• Given problem: Beginning at the first line of the data, print each line exactly, stopping after the line that contains "shelf_t = 3; // [2.4:0.1:3.6]".

##############################

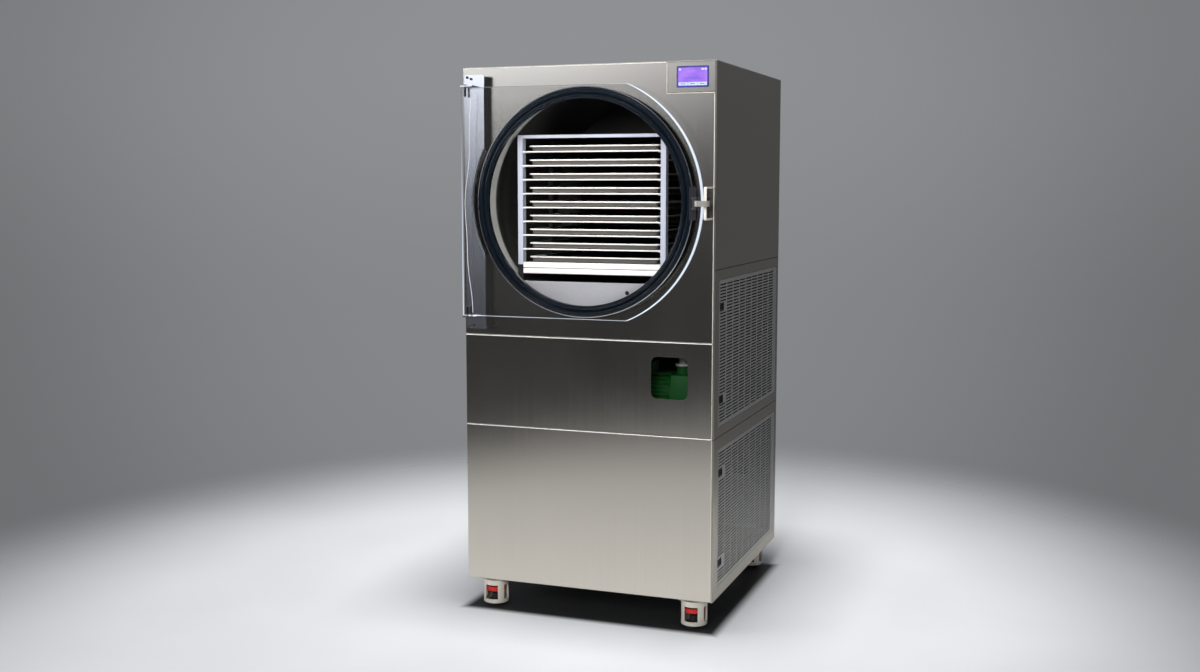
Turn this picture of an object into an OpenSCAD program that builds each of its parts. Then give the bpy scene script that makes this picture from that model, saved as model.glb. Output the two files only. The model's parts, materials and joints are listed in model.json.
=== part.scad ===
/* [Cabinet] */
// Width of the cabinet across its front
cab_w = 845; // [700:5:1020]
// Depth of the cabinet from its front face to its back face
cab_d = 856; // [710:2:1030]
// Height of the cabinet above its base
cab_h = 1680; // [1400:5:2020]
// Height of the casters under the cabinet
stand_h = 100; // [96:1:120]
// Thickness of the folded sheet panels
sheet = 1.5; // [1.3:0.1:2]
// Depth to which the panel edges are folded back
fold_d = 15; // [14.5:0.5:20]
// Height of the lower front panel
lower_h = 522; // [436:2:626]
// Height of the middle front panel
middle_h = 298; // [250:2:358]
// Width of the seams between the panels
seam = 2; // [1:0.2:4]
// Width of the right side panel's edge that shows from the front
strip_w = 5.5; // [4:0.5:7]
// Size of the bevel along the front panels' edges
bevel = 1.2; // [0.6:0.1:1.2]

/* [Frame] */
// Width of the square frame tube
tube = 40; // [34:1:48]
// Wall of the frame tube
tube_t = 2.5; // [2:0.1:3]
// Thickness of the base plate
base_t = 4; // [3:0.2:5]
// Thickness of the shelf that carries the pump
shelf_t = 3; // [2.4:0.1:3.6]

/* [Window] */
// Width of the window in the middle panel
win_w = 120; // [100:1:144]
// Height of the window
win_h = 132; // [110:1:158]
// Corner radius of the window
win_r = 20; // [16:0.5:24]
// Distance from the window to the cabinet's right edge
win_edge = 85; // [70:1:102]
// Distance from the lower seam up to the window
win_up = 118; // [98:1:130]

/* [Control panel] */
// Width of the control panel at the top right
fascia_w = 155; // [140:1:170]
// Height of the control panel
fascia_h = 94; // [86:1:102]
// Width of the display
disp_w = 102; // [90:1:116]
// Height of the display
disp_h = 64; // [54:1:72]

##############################

• Full solution:
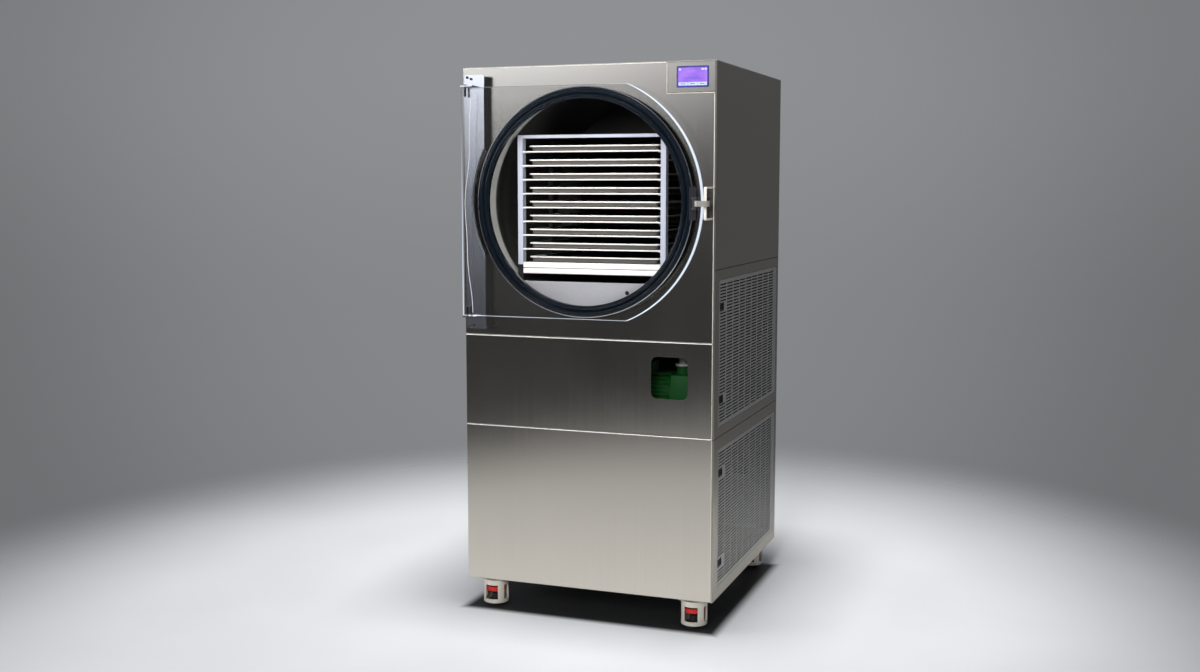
Turn this picture of an object into an OpenSCAD program that builds each of its parts. Then give the bpy scene script that makes this picture from that model, saved as model.glb. Output the two files only. The model's parts, materials and joints are listed in model.json.
=== part.scad ===
/* [Cabinet] */
// Width of the cabinet across its front
cab_w = 845; // [700:5:1020]
// Depth of the cabinet from its front face to its back face
cab_d = 856; // [710:2:1030]
// Height of the cabinet above its base
cab_h = 1680; // [1400:5:2020]
// Height of the casters under the cabinet
stand_h = 100; // [96:1:120]
// Thickness of the folded sheet panels
sheet = 1.5; // [1.3:0.1:2]
// Depth to which the panel edges are folded back
fold_d = 15; // [14.5:0.5:20]
// Height of the lower front panel
lower_h = 522; // [436:2:626]
// Height of the middle front panel
middle_h = 298; // [250:2:358]
// Width of the seams between the panels
seam = 2; // [1:0.2:4]
// Width of the right side panel's edge that shows from the front
strip_w = 5.5; // [4:0.5:7]
// Size of the bevel along the front panels' edges
bevel = 1.2; // [0.6:0.1:1.2]

/* [Frame] */
// Width of the square frame tube
tube = 40; // [34:1:48]
// Wall of the frame tube
tube_t = 2.5; // [2:0.1:3]
// Thickness of the base plate
base_t = 4; // [3:0.2:5]
// Thickness of the shelf that carries the pump
shelf_t = 3; // [2.4:0.1:3.6]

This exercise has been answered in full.